(Records contained in a dataset)
** START **
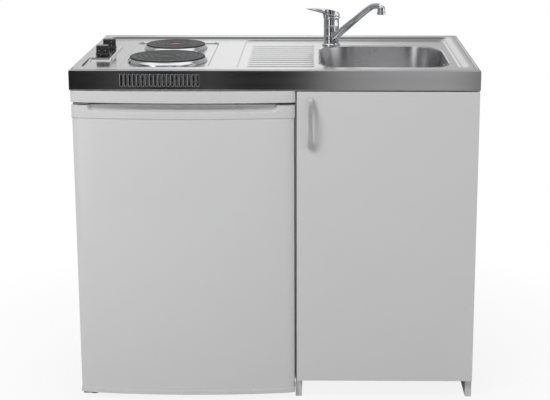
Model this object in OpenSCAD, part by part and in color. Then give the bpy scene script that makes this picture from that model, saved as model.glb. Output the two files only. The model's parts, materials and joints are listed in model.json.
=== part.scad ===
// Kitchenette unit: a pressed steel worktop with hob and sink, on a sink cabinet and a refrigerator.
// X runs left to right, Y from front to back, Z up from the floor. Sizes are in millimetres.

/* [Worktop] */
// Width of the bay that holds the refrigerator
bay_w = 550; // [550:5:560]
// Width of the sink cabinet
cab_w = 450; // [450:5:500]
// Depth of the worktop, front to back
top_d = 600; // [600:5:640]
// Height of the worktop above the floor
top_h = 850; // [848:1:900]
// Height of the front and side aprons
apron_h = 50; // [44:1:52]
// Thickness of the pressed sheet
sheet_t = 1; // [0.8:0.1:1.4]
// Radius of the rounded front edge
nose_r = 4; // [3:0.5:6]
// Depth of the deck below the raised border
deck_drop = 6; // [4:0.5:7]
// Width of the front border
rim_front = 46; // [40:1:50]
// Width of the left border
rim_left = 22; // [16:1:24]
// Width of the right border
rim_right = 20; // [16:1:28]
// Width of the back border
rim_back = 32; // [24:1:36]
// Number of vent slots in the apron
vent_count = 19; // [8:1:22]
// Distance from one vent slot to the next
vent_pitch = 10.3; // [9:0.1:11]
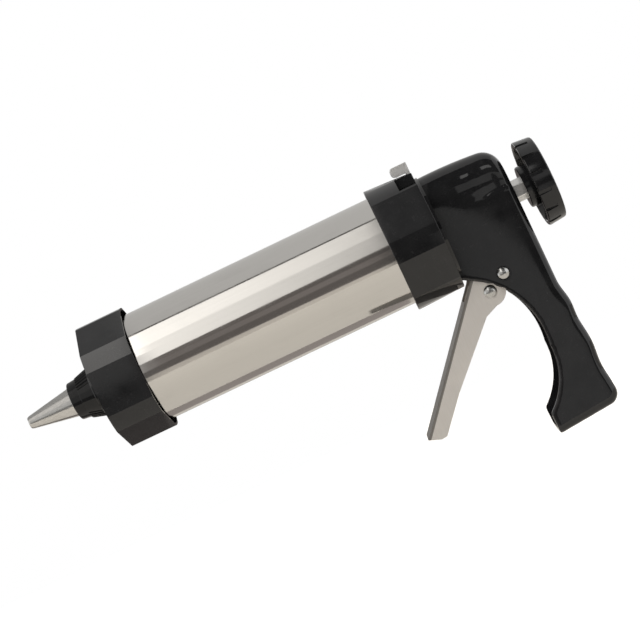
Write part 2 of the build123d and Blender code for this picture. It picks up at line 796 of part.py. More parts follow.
** END **
→ Task requirements: Reproduce all the records precisely.

→ Reply to the exercise:
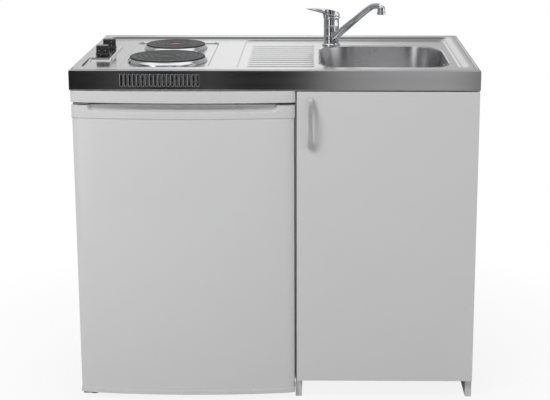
Model this object in OpenSCAD, part by part and in color. Then give the bpy scene script that makes this picture from that model, saved as model.glb. Output the two files only. The model's parts, materials and joints are listed in model.json.
=== part.scad ===
// Kitchenette unit: a pressed steel worktop with hob and sink, on a sink cabinet and a refrigerator.
// X runs left to right, Y from front to back, Z up from the floor. Sizes are in millimetres.

/* [Worktop] */
// Width of the bay that holds the refrigerator
bay_w = 550; // [550:5:560]
// Width of the sink cabinet
cab_w = 450; // [450:5:500]
// Depth of the worktop, front to back
top_d = 600; // [600:5:640]
// Height of the worktop above the floor
top_h = 850; // [848:1:900]
// Height of the front and side aprons
apron_h = 50; // [44:1:52]
// Thickness of the pressed sheet
sheet_t = 1; // [0.8:0.1:1.4]
// Radius of the rounded front edge
nose_r = 4; // [3:0.5:6]
// Depth of the deck below the raised border
deck_drop = 6; // [4:0.5:7]
// Width of the front border
rim_front = 46; // [40:1:50]
// Width of the left border
rim_left = 22; // [16:1:24]
// Width of the right border
rim_right = 20; // [16:1:28]
// Width of the back border
rim_back = 32; // [24:1:36]
// Number of vent slots in the apron
vent_count = 19; // [8:1:22]
// Distance from one vent slot to the next
vent_pitch = 10.3; // [9:0.1:11]
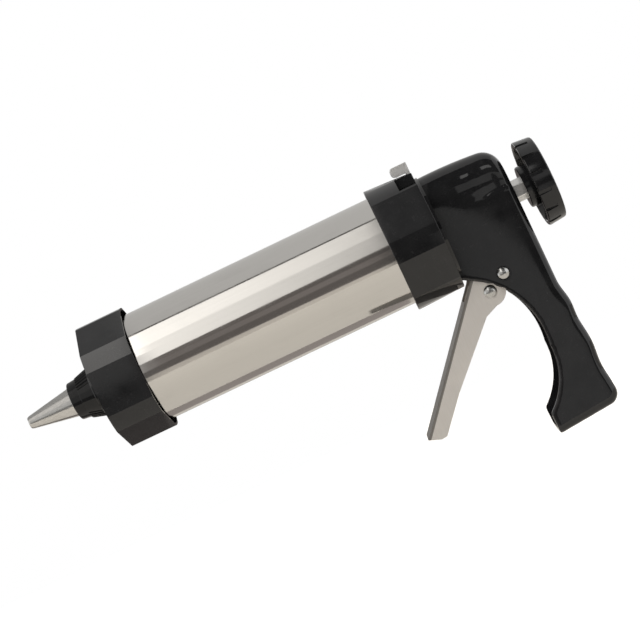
Write part 2 of the build123d and Blender code for this picture. It picks up at line 796 of part.py. More parts follow.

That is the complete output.